── DATASET EXTRACT ──

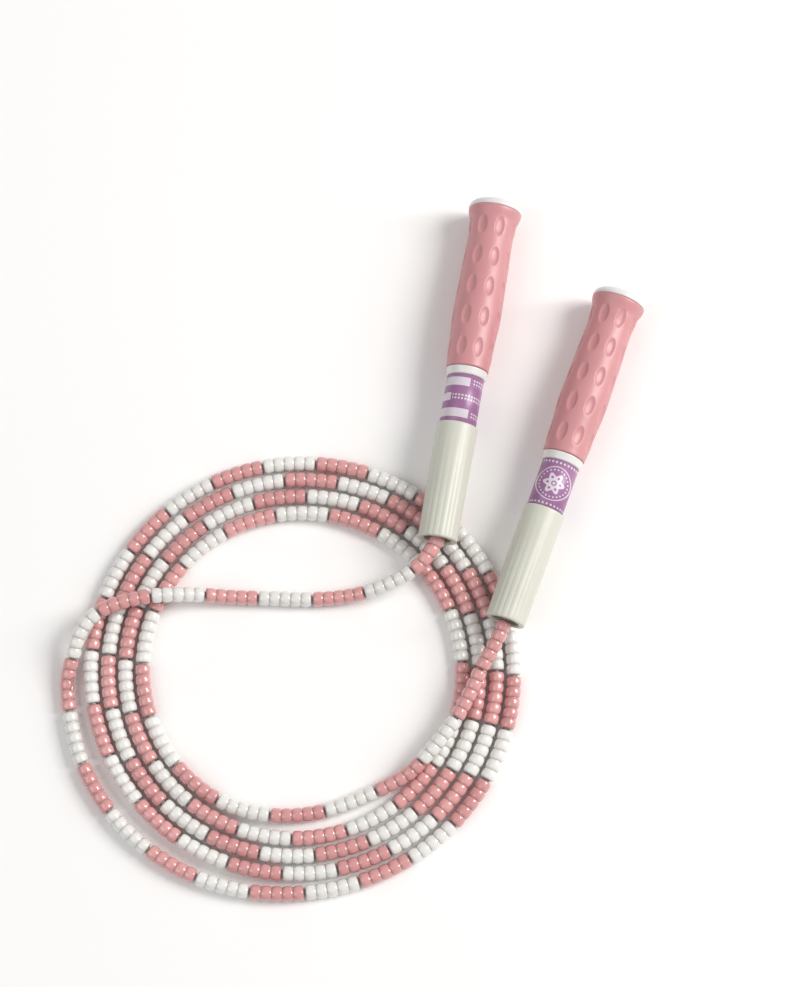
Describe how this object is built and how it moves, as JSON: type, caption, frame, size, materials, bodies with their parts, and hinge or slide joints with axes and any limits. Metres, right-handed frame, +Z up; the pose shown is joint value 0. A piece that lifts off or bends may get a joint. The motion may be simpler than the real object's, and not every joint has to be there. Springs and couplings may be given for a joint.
{
  "type": "jump rope",
  "caption": "Beaded jump rope laid in a flat coil: ribbed tube beads on a cord, and a dimpled grip handle with a fluted front sleeve turning on each end.",
  "frame": {"origin": "on the floor under the middle of the box round the two handles", "axes": "+Z up, +Y the way the butts of the handles point, +X to the side of handle B"},
  "size_m": [0.2668, 0.3246, 0.0259],
  "materials": {
    "cord": "braided cord",
    "pink_bead": "soft satin, dusty pink",
    "ivory_bead": "soft satin, ivory white",
    "steel": "plain",
    "white_plastic": "glossy white",
    "ivory_plastic": "satin ivory",
    "label_print": "printed film, purple and white",
    "pink_grip": "satin moulded, pink"
  },
  "bodies": {
    "rope": {"cord": "cord", "turn_1_pink_beads": "pink_bead", "turn_1_ivory_beads": "ivory_bead", "turn_2_pink_beads": "pink_bead", "turn_2_ivory_beads": "ivory_bead", "turn_3_pink_beads": "pink_bead", "turn_3_ivory_beads": "ivory_bead", "turn_4_pink_beads": "pink_bead", "turn_4_ivory_beads": "ivory_bead", "turn_5_pink_beads": "pink_bead", "turn_5_ivory_beads": "ivory_bead", "crossing_pink_beads": "pink_bead", "crossing_ivory_beads": "ivory_bead", "cord_stopper_a": "steel", "cord_stopper_b": "steel"},
    "handle_a": {"thrust_washer_a": "steel", "nose_bush_a": "white_plastic", "front_sleeve_a": "ivory_plastic", "core_tube_a": "white_plastic", "label_a": "label_print", "collar_ring_a": "white_plastic", "grip_a": "pink_grip"},
    "handle_b": {"thrust_washer_b": "steel", "nose_bush_b": "white_plastic", "front_sleeve_b": "ivory_plastic", "core_tube_b": "white_plastic", "label_b": "label_print", "collar_ring_b": "white_plastic", "grip_b": "pink_grip"},
    "cap_a": {"end_cap_a": "white_plastic"},
    "cap_b": {"end_cap_b": "white_plastic"}
  },
  "joints": [
    {"name": "handle_a_spin", "type": "hinge", "parent": "rope", "child": "handle_a", "pos_m": [-0.0443, -0.0615, 0.0168], "axis": [-0.1736, -0.9845, 0.0262], "continuous": true},
    {"name": "handle_b_spin", "type": "hinge", "parent": "rope", "child": "handle_b", "pos_m": [-0.014, -0.099, 0.0168], "axis": [-0.3403, -0.94, 0.0262], "continuous": true},
    {"name": "cap_a_pull", "type": "slide", "parent": "handle_a", "child": "cap_a", "axis": [0.1736, 0.9845, -0.0262], "range_m": [0, 0.02]},
    {"name": "cap_b_pull", "type": "slide", "parent": "handle_b", "child": "cap_b", "axis": [0.3403, 0.94, -0.0262], "range_m": [0, 0.02]}
  ]
}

───

YOUR GOAL:
Reproduce the data shown above exactly.

CORRECT RESULT:
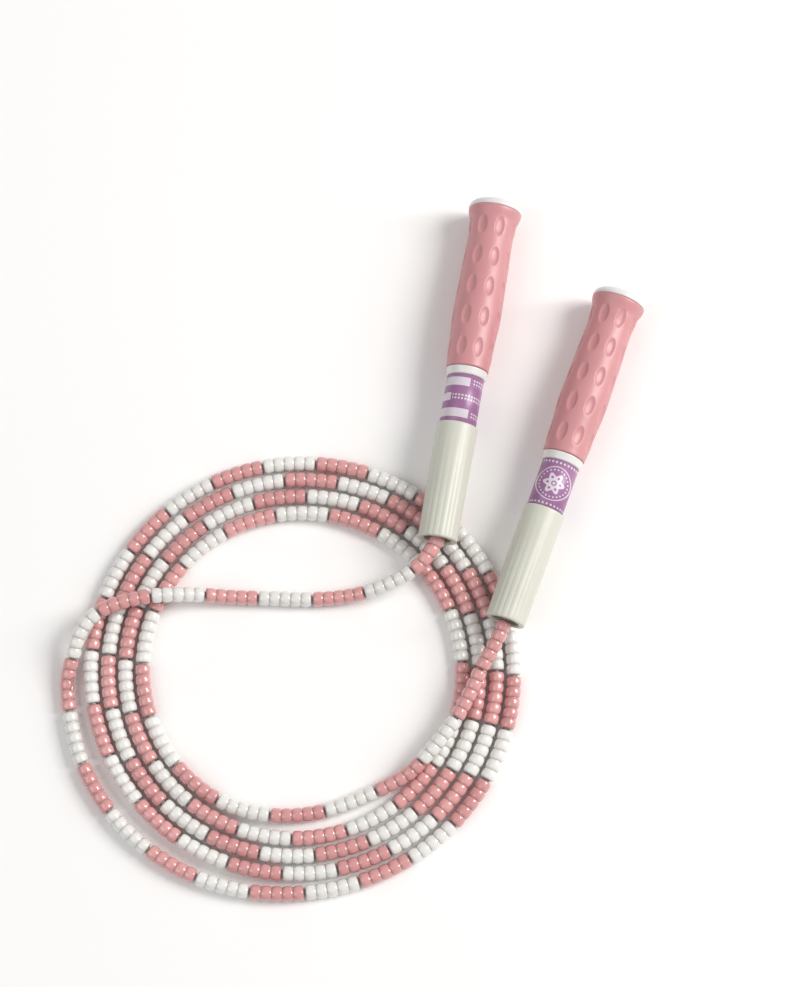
Describe how this object is built and how it moves, as JSON: type, caption, frame, size, materials, bodies with their parts, and hinge or slide joints with axes and any limits. Metres, right-handed frame, +Z up; the pose shown is joint value 0. A piece that lifts off or bends may get a joint. The motion may be simpler than the real object's, and not every joint has to be there. Springs and couplings may be given for a joint.
{
  "type": "jump rope",
  "caption": "Beaded jump rope laid in a flat coil: ribbed tube beads on a cord, and a dimpled grip handle with a fluted front sleeve turning on each end.",
  "frame": {"origin": "on the floor under the middle of the box round the two handles", "axes": "+Z up, +Y the way the butts of the handles point, +X to the side of handle B"},
  "size_m": [0.2668, 0.3246, 0.0259],
  "materials": {
    "cord": "braided cord",
    "pink_bead": "soft satin, dusty pink",
    "ivory_bead": "soft satin, ivory white",
    "steel": "plain",
    "white_plastic": "glossy white",
    "ivory_plastic": "satin ivory",
    "label_print": "printed film, purple and white",
    "pink_grip": "satin moulded, pink"
  },
  "bodies": {
    "rope": {"cord": "cord", "turn_1_pink_beads": "pink_bead", "turn_1_ivory_beads": "ivory_bead", "turn_2_pink_beads": "pink_bead", "turn_2_ivory_beads": "ivory_bead", "turn_3_pink_beads": "pink_bead", "turn_3_ivory_beads": "ivory_bead", "turn_4_pink_beads": "pink_bead", "turn_4_ivory_beads": "ivory_bead", "turn_5_pink_beads": "pink_bead", "turn_5_ivory_beads": "ivory_bead", "crossing_pink_beads": "pink_bead", "crossing_ivory_beads": "ivory_bead", "cord_stopper_a": "steel", "cord_stopper_b": "steel"},
    "handle_a": {"thrust_washer_a": "steel", "nose_bush_a": "white_plastic", "front_sleeve_a": "ivory_plastic", "core_tube_a": "white_plastic", "label_a": "label_print", "collar_ring_a": "white_plastic", "grip_a": "pink_grip"},
    "handle_b": {"thrust_washer_b": "steel", "nose_bush_b": "white_plastic", "front_sleeve_b": "ivory_plastic", "core_tube_b": "white_plastic", "label_b": "label_print", "collar_ring_b": "white_plastic", "grip_b": "pink_grip"},
    "cap_a": {"end_cap_a": "white_plastic"},
    "cap_b": {"end_cap_b": "white_plastic"}
  },
  "joints": [
    {"name": "handle_a_spin", "type": "hinge", "parent": "rope", "child": "handle_a", "pos_m": [-0.0443, -0.0615, 0.0168], "axis": [-0.1736, -0.9845, 0.0262], "continuous": true},
    {"name": "handle_b_spin", "type": "hinge", "parent": "rope", "child": "handle_b", "pos_m": [-0.014, -0.099, 0.0168], "axis": [-0.3403, -0.94, 0.0262], "continuous": true},
    {"name": "cap_a_pull", "type": "slide", "parent": "handle_a", "child": "cap_a", "axis": [0.1736, 0.9845, -0.0262], "range_m": [0, 0.02]},
    {"name": "cap_b_pull", "type": "slide", "parent": "handle_b", "child": "cap_b", "axis": [0.3403, 0.94, -0.0262], "range_m": [0, 0.02]}
  ]
}